Histograms help us visualize the distribution of a single variable. We'll start by looking at the `mpg` (miles per gallon) variable.

In [None]:
# Isolate the mpg variable
mpg = cars['mpg']

# Method 1: Using pandas plot
mpg.plot(kind='hist', title='MPG Distribution (Pandas)')
plt.xlabel('Miles per Gallon')
plt.show()

In [None]:
# Method 2: Using matplotlib directly
plt.hist(mpg, bins=10, color='skyblue', edgecolor='black')
plt.title('MPG Distribution (Matplotlib)')
plt.xlabel('Miles per Gallon')
plt.ylabel('Frequency')
plt.show()

In [None]:
# Method 3: Using Seaborn
sns.displot(mpg, kde=True, color='green')  # kde=True adds a smooth density curve
plt.title('MPG Distribution (Seaborn)')
plt.show()

## Seeing Scatterplots in Action

Scatter plots are useful to visualize relationships between two continuous variables.
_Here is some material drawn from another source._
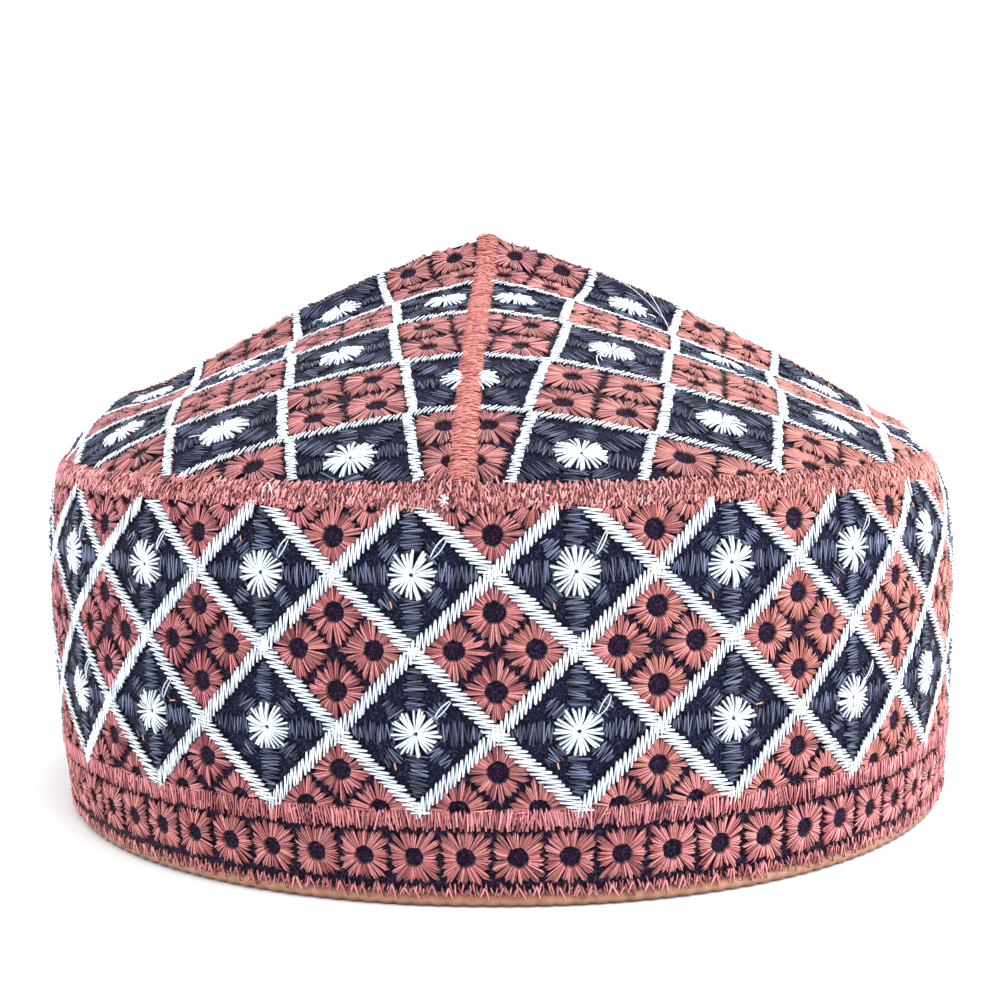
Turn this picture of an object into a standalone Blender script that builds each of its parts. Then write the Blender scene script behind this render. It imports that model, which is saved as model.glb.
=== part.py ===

We will look at `hp` (horsepower) vs `mpg`.

In [None]:
# Scatter plot using pandas
cars.plot(kind='scatter', x='hp', y='mpg', c='darkgray', s=150, title='HP vs MPG')
plt.xlabel('Horsepower')
plt.ylabel('Miles per Gallon')
plt.show()

In [None]:
# Scatter plot using Seaborn
sns.regplot(x='hp', y='mpg', data=cars, scatter=True, color='red')
plt.title('HP vs MPG (Seaborn)')
plt.show()

## Generating a Scatter Plot Matrix

A scatter plot matrix (pair plot) helps visualize pairwise relationships between multiple variables. This is useful to detect correlations or patterns.

In [None]:
# Using all variables
sns.pairplot(cars)
plt.show()

In [None]:
# Using a subset of variables for clarity
cars_subset = cars[['mpg', 'disp', 'hp', 'wt']]
sns.pairplot(cars_subset)
plt.show()

## Building Boxplots

Boxplots provide a visual summary of the distribution, highlighting the median, quartiles, and potential outliers. We can compare distributions for different categories, e.g., automatic vs manual transmission (`am`).

In [None]:
# Boxplots using pandas
cars.boxplot(column='mpg', by='am', grid=False, figsize=(6,4), patch_artist=True)
plt.title('MPG by Transmission (0=Automatic, 1=Manual)')
plt.suptitle('')  # Remove default pandas title
plt.xlabel('Transmission')
plt.ylabel('Miles per Gallon')
plt.show()

In [None]:
# Boxplots using Seaborn
sns.boxplot(x='am', y='mpg', data=cars, hue='am', palette='hls')
plt.title('MPG by Transmission (Seaborn)')
plt.xlabel('Transmission')
plt.ylabel('Miles per Gallon')
plt.show()